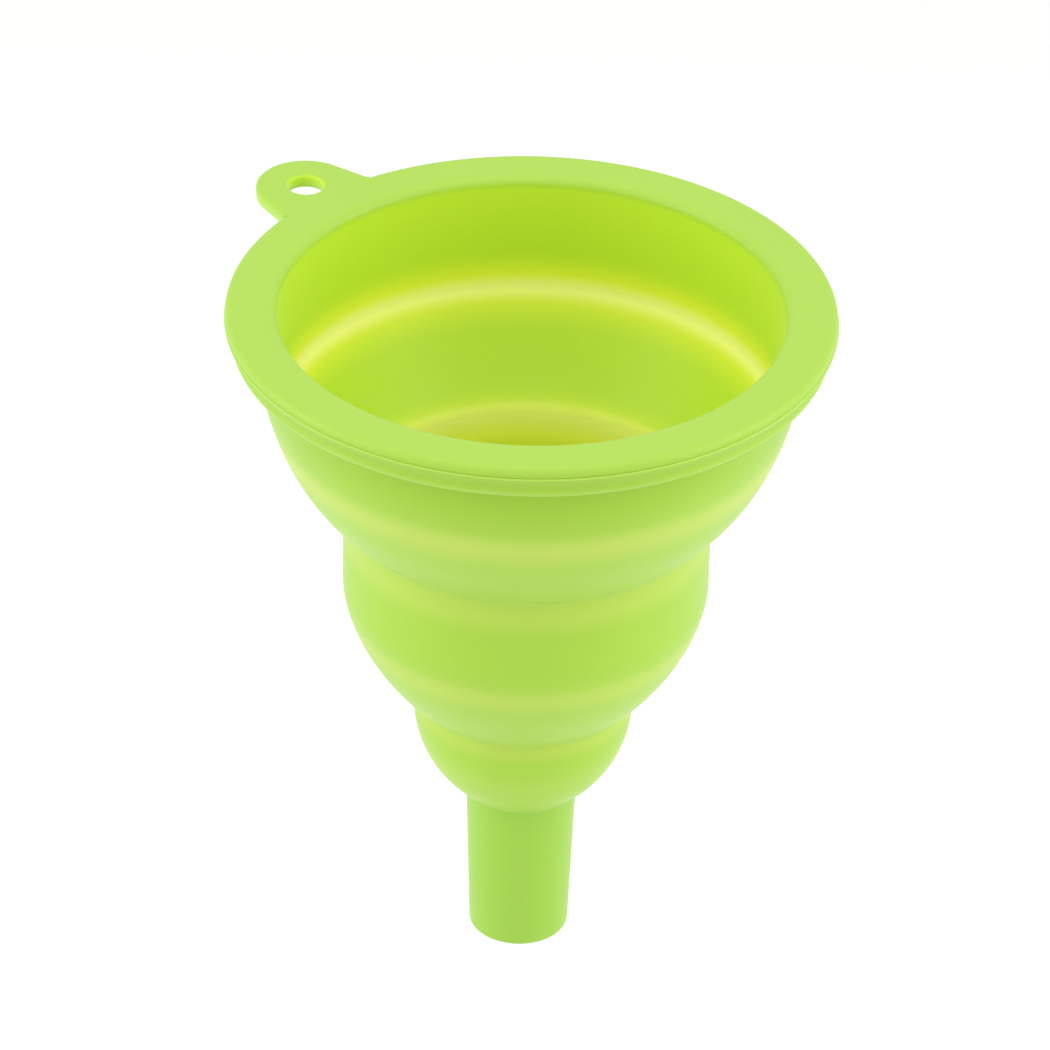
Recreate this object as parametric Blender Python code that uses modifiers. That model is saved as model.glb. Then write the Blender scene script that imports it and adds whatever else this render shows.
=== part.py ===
"""Folding kitchen funnel: a flat rim with a hanging tab, three nested tiers and a tapered spout.

Metres, +Z up.  The origin is on the pouring axis, at the corner where the spout leaves the
lowest tier: the level at which the funnel rests on the mouth of a bottle.  The tab points to -X.

Every tier is a stiff ring over a thin sloping web.  The webs roll inside out when the funnel
folds, so what hangs under each web slides straight up the axis by twice the web's height.
The bands meet on level faces, with a narrow gap between them.
"""
import math

import bpy

MM = 0.001

# Rim: a flat flange with rounded edges, whose side leans in towards its underside.
RIM_DIAMETER = 100.0 * MM
RIM_WIDTH = 8.4 * MM
RIM_THICKNESS = 5.9 * MM
RIM_LEAN = 1.0 * MM
RIM_TOP_EDGE = 1.4 * MM
RIM_LOWER_EDGE = 0.8 * MM
MOUTH_EDGE = 0.6 * MM

# Hanging tab: a round-ended tongue, flush with the top of the rim.
TAB_REACH = 3.8 * MM
TAB_END_RADIUS = 8.3 * MM
TAB_ROOT_WIDTH = 19.6 * MM
TAB_THICKNESS = 2.4 * MM
TAB_HOLE_DIAMETER = 6.4 * MM

# Upper tier, which hangs from the underside of the rim.
UPPER_OVERHANG = 4.8 * MM
UPPER_WALL_HEIGHT = 14.8 * MM
UPPER_WALL_LEAN = 2.7 * MM
UPPER_WEB_HEIGHT = 17.2 * MM

# Middle tier.
MIDDLE_DIAMETER = 60.6 * MM
MIDDLE_RING_HEIGHT = 20.2 * MM
MIDDLE_RING_LEAN = 1.4 * MM
MIDDLE_WEB_HEIGHT = 15.6 * MM

# Lower tier.
LOWER_DIAMETER = 36.6 * MM
LOWER_RING_HEIGHT = 9.2 * MM
LOWER_RING_LEAN = 1.8 * MM
LOWER_WEB_HEIGHT = 10.1 * MM

# Spout: a tapered tube with a rounded end.
SPOUT_DIAMETER = 18.4 * MM
SPOUT_LENGTH = 28.0 * MM
SPOUT_TAPER = 0.9 * MM
SPOUT_WALL = 1.7 * MM
SPOUT_END_EDGE = 1.2 * MM
SPOUT_SHOULDER = 0.7 * MM

# Walls: stiff in the rings, thin in the webs.
UPPER_WALL = 2.4 * MM
RING_WALL = 2.0 * MM
WEB_WALL = 1.3 * MM
WEB_BELLY = 1.5 * MM
RING_BELLY = 0.5 * MM

GAP = 0.3 * MM
TURN_STEPS = 60
CURVE_POINTS = 4
EDGE_POINTS = 3
TAB_END_POINTS = 22
TAB_ROOT_POINTS = 8
HOLE_POINTS = 24

RIM_RADIUS = RIM_DIAMETER / 2
MOUTH_RADIUS = RIM_RADIUS - RIM_WIDTH
RIM_FOOT_RADIUS = RIM_RADIUS - RIM_LEAN

# Levels, from the spout's corner at zero up to the top of the rim.
LOWER_KNUCKLE_Z = LOWER_WEB_HEIGHT
LOWER_TOP_Z = LOWER_KNUCKLE_Z + LOWER_RING_HEIGHT
MIDDLE_KNUCKLE_Z = LOWER_TOP_Z + MIDDLE_WEB_HEIGHT
MIDDLE_TOP_Z = MIDDLE_KNUCKLE_Z + MIDDLE_RING_HEIGHT
UPPER_KNUCKLE_Z = MIDDLE_TOP_Z + UPPER_WEB_HEIGHT
RIM_UNDERSIDE_Z = UPPER_KNUCKLE_Z + UPPER_WALL_HEIGHT
RIM_TOP_Z = RIM_UNDERSIDE_Z + RIM_THICKNESS

# Outer radii at those levels.
UPPER_TOP_RADIUS = RIM_RADIUS - UPPER_OVERHANG
UPPER_KNUCKLE_RADIUS = UPPER_TOP_RADIUS - UPPER_WALL_LEAN
MIDDLE_TOP_RADIUS = MIDDLE_DIAMETER / 2
MIDDLE_KNUCKLE_RADIUS = MIDDLE_TOP_RADIUS - MIDDLE_RING_LEAN
LOWER_TOP_RADIUS = LOWER_DIAMETER / 2
LOWER_KNUCKLE_RADIUS = LOWER_TOP_RADIUS - LOWER_RING_LEAN
SPOUT_RADIUS = SPOUT_DIAMETER / 2

FLANGE_GREEN = (0.50, 0.77, 0.13)
WALL_GREEN = (0.41, 0.67, 0.10)
WEB_GREEN = (0.44, 0.68, 0.12)
SPOUT_GREEN = (0.36, 0.64, 0.09)


def clear_scene():
    """Remove every object, so that the model stands alone."""
    for thing in list(bpy.data.objects):
        bpy.data.objects.remove(thing, do_unlink=True)


def silicone(name, colour, roughness):
    """A soft matt silicone rubber of one colour."""
    material = bpy.data.materials.new(name)
    material.use_nodes = True
    shader = material.node_tree.nodes["Principled BSDF"]
    shader.inputs["Base Color"].default_value = (*colour, 1.0)
    shader.inputs["Roughness"].default_value = roughness
    shader.inputs["Metallic"].default_value = 0.0
    return material


def edge_arc(centre, radius, first_degrees, last_degrees):
    """Points of a rounded edge in the (radius, height) plane."""
    points = []
    for step in range(EDGE_POINTS + 1):
        angle = math.radians(first_degrees + (last_degrees - first_degrees) * step / EDGE_POINTS)
        points.append((centre[0] + radius * math.cos(angle), centre[1] + radius * math.sin(angle)))
    return points


def bowed_line(start, end, belly):
    """Points of a shallow parabola from start to end, bowed outwards by belly at its middle."""
    points = []
    for step in range(CURVE_POINTS + 1):
        share = step / CURVE_POINTS
        bow = 4.0 * belly * share * (1.0 - share)
        points.append((
            start[0] + (end[0] - start[0]) * share + bow,
            start[1] + (end[1] - start[1]) * share,
        ))
    return points


def level_wall(outer, wall):
    """The inner line of a wall: the outer line moved in by the wall's level thickness.

    The level thickness grows with the slope, so that the wall keeps its true thickness."""
    inner = []
    last = len(outer) - 1
    for index, (radius, height) in enumerate(outer):
        before = outer[max(index - 1, 0)]
        after = outer[min(index + 1, last)]
        run = before[0] - after[0]
        drop = before[1] - after[1]
        inner.append((radius - wall * math.hypot(run, drop) / drop, height))
    return inner


def turn(name, section, material, collection):
    """Turn a closed section, whose outer side runs downwards, about the pouring axis."""
    mesh = bpy.data.meshes.new(name)
    points = [(radius, 0.0, height) for radius, height in section]
    edges = [(index, (index + 1) % len(points)) for index in range(len(points))]
    mesh.from_pydata(points, edges, [])
    band = bpy.data.objects.new(name, mesh)
    collection.objects.link(band)
    screw = band.modifiers.new("Turn", "SCREW")
    screw.axis = "Z"
    screw.steps = TURN_STEPS
    screw.render_steps = TURN_STEPS
    screw.use_merge_vertices = True
    screw.merge_threshold = 0.00005
    screw.use_smooth_shade = True
    mesh.materials.append(material)
    return band


def turned_band(name, outer, wall, material, collection):
    """A band of wall between its outer line, given downwards, and the inner line beside it."""
    inner = level_wall(outer, wall)
    return turn(name, outer + inner[::-1], material, collection)


def rim_flange(material, collection):
    """The flat flange: outer side leaning in, rounded edges, and the mouth in the middle."""
    lean = (RIM_THICKNESS - RIM_TOP_EDGE - RIM_LOWER_EDGE) / RIM_LEAN
    tilt = math.degrees(math.atan(1.0 / lean))
    top_edge = edge_arc(
        (RIM_RADIUS - RIM_TOP_EDGE, RIM_TOP_Z - RIM_TOP_EDGE), RIM_TOP_EDGE, 90.0, -tilt)
    lower_edge = edge_arc(
        (RIM_FOOT_RADIUS - RIM_LOWER_EDGE, RIM_UNDERSIDE_Z + RIM_LOWER_EDGE),
        RIM_LOWER_EDGE, -tilt, -90.0)
    mouth_edge = edge_arc(
        (MOUTH_RADIUS + MOUTH_EDGE, RIM_TOP_Z - MOUTH_EDGE), MOUTH_EDGE, 180.0, 90.0)
    section = top_edge + lower_edge + [(MOUTH_RADIUS, RIM_UNDERSIDE_Z)] + mouth_edge
    return turn("rim_flange", section, material, collection)


def hang_tab(material, collection):
    """The tab: a flat outline with a round end, a hollow foot on the rim and a round hole."""
    root_radius = RIM_RADIUS + GAP
    centre_x = -(RIM_RADIUS + TAB_REACH)
    root_half_angle = math.asin(TAB_ROOT_WIDTH / 2 / root_radius)
    outline = []
    for step in range(TAB_ROOT_POINTS + 1):
        angle = math.pi + root_half_angle * (1.0 - 2.0 * step / TAB_ROOT_POINTS)
        outline.append((root_radius * math.cos(angle), root_radius * math.sin(angle)))
    for step in range(TAB_END_POINTS + 1):
        angle = math.pi / 2 + math.pi * step / TAB_END_POINTS
        outline.append((
            centre_x + TAB_END_RADIUS * math.cos(angle),
            TAB_END_RADIUS * math.sin(angle),
        ))
    hole_radius = TAB_HOLE_DIAMETER / 2
    hole = []
    for step in range(HOLE_POINTS):
        angle = 2 * math.pi * step / HOLE_POINTS
        hole.append((centre_x + hole_radius * math.cos(angle), hole_radius * math.sin(angle)))

    curve = bpy.data.curves.new("hang_tab", "CURVE")
    curve.dimensions = "2D"
    curve.fill_mode = "BOTH"
    curve.extrude = TAB_THICKNESS / 2
    for line in (outline, hole):
        spline = curve.splines.new("POLY")
        spline.points.add(len(line) - 1)
        for point, (x, y) in zip(spline.points, line):
            point.co = (x, y, 0.0, 1.0)
        spline.use_cyclic_u = True
    tab = bpy.data.objects.new("hang_tab", curve)
    tab.location = (0.0, 0.0, RIM_TOP_Z - TAB_THICKNESS / 2)
    collection.objects.link(tab)
    curve.materials.append(material)
    return tab


def upper_tier(wall_material, web_material, collection):
    """The wall that hangs from the rim, and the web under it."""
    wall_line = bowed_line(
        (UPPER_TOP_RADIUS, RIM_UNDERSIDE_Z - GAP), (UPPER_KNUCKLE_RADIUS, UPPER_KNUCKLE_Z), RING_BELLY)
    wall = turned_band("upper_wall", wall_line, UPPER_WALL, wall_material, collection)
    web_line = bowed_line(
        (UPPER_KNUCKLE_RADIUS, UPPER_KNUCKLE_Z - GAP), (MIDDLE_TOP_RADIUS, MIDDLE_TOP_Z), WEB_BELLY)
    web = turned_band("upper_web", web_line, WEB_WALL, web_material, collection)
    return [wall, web]


def middle_tier(wall_material, web_material, collection):
    """The middle ring, nearly upright, and the web under it."""
    ring_line = bowed_line(
        (MIDDLE_TOP_RADIUS, MIDDLE_TOP_Z - GAP), (MIDDLE_KNUCKLE_RADIUS, MIDDLE_KNUCKLE_Z), RING_BELLY)
    ring = turned_band("middle_ring", ring_line, RING_WALL, wall_material, collection)
    web_line = bowed_line(
        (MIDDLE_KNUCKLE_RADIUS, MIDDLE_KNUCKLE_Z - GAP), (LOWER_TOP_RADIUS, LOWER_TOP_Z), WEB_BELLY)
    web = turned_band("middle_web", web_line, WEB_WALL, web_material, collection)
    return [ring, web]


def lower_tier(wall_material, web_material, collection):
    """The lower ring and the short web that closes in on the spout."""
    shoulder_radius = SPOUT_RADIUS + SPOUT_SHOULDER
    ring_line = bowed_line(
        (LOWER_TOP_RADIUS, LOWER_TOP_Z - GAP), (LOWER_KNUCKLE_RADIUS, LOWER_KNUCKLE_Z), RING_BELLY)
    ring = turned_band("lower_ring", ring_line, RING_WALL, wall_material, collection)
    web_line = bowed_line(
        (LOWER_KNUCKLE_RADIUS, LOWER_KNUCKLE_Z - GAP), (shoulder_radius, 0.0), WEB_BELLY)
    web = turned_band("lower_web", web_line, WEB_WALL, web_material, collection)
    return [ring, web]


def spout_tube(material, collection):
    """The tapered spout, its outer end rounded over, open right through."""
    end_radius = SPOUT_RADIUS - SPOUT_TAPER
    top = (SPOUT_RADIUS, -GAP)
    end_edge = edge_arc(
        (end_radius - SPOUT_END_EDGE, SPOUT_END_EDGE - SPOUT_LENGTH), SPOUT_END_EDGE, 0.0, -90.0)
    bore = [(end_radius - SPOUT_WALL, -SPOUT_LENGTH), (SPOUT_RADIUS - SPOUT_WALL, -GAP)]
    return turn("spout_tube", [top] + end_edge + bore, material, collection)


def build_funnel():
    """Model every band of the funnel and hang them from one empty at the origin."""
    clear_scene()
    collection = bpy.data.collections.new("folding_funnel")
    bpy.context.scene.collection.children.link(collection)
    rim_silicone = silicone("rim_silicone", FLANGE_GREEN, 0.42)
    wall_silicone = silicone("wall_silicone", WALL_GREEN, 0.45)
    web_silicone = silicone("web_silicone", WEB_GREEN, 0.48)
    spout_silicone = silicone("spout_silicone", SPOUT_GREEN, 0.45)

    bands = [rim_flange(rim_silicone, collection), hang_tab(rim_silicone, collection)]
    bands += upper_tier(wall_silicone, web_silicone, collection)
    bands += middle_tier(wall_silicone, web_silicone, collection)
    bands += lower_tier(wall_silicone, web_silicone, collection)
    bands.append(spout_tube(spout_silicone, collection))

    seat = bpy.data.objects.new("bottle_mouth_level", None)
    collection.objects.link(seat)
    for band in bands:
        band.parent = seat


build_funnel()
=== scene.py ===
"""Folding kitchen funnel: the finished silicone surfaces, around the fixed frame.

Every tier is one soft skin, turned as an open outer surface and thickened inwards, so that its
wall would keep its thickness if the web under its ring rolled inside out.  The rim carries the
hanging tab, the mould's parting line and the rounded lips.  The last operator sets the studio.
"""

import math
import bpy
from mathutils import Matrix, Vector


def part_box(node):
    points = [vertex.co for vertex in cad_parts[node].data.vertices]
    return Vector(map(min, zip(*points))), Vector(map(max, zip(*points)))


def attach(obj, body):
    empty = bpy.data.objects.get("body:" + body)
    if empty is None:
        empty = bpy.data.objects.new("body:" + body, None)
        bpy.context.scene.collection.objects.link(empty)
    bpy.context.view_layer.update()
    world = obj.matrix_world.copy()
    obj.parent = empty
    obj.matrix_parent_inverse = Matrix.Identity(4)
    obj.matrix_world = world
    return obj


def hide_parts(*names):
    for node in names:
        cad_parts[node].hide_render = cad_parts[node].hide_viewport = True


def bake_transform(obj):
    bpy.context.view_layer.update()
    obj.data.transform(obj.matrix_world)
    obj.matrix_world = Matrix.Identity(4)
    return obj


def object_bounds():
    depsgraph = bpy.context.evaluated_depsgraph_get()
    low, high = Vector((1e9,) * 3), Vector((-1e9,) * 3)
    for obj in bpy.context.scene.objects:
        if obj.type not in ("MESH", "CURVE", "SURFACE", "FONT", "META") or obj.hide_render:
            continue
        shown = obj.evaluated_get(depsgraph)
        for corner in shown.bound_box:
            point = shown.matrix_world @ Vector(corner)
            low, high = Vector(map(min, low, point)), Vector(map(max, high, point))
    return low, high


bl_info = {
    "name": "Folding Kitchen Funnel",
    "version": (1, 0, 0),
    "blender": (4, 5, 0),
    "location": "3D View > Sidebar > Funnel",
    "description": "Builds the finished surfaces of a folding silicone funnel and its studio",
    "category": "Object",
}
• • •
### PROBLEM TO WORK ON
Repeat, character for character, the lines of the material above from the line with "collection), hang_tab(rim_silicone, collection)]" through the line with "if empty is".

### RESULT OF THE EXERCISE
    bands = [rim_flange(rim_silicone, collection), hang_tab(rim_silicone, collection)]
    bands += upper_tier(wall_silicone, web_silicone, collection)
    bands += middle_tier(wall_silicone, web_silicone, collection)
    bands += lower_tier(wall_silicone, web_silicone, collection)
    bands.append(spout_tube(spout_silicone, collection))

    seat = bpy.data.objects.new("bottle_mouth_level", None)
    collection.objects.link(seat)
    for band in bands:
        band.parent = seat


build_funnel()
=== scene.py ===
"""Folding kitchen funnel: the finished silicone surfaces, around the fixed frame.

Every tier is one soft skin, turned as an open outer surface and thickened inwards, so that its
wall would keep its thickness if the web under its ring rolled inside out.  The rim carries the
hanging tab, the mould's parting line and the rounded lips.  The last operator sets the studio.
"""

import math
import bpy
from mathutils import Matrix, Vector


def part_box(node):
    points = [vertex.co for vertex in cad_parts[node].data.vertices]
    return Vector(map(min, zip(*points))), Vector(map(max, zip(*points)))


def attach(obj, body):
    empty = bpy.data.objects.get("body:" + body)
    if empty is None:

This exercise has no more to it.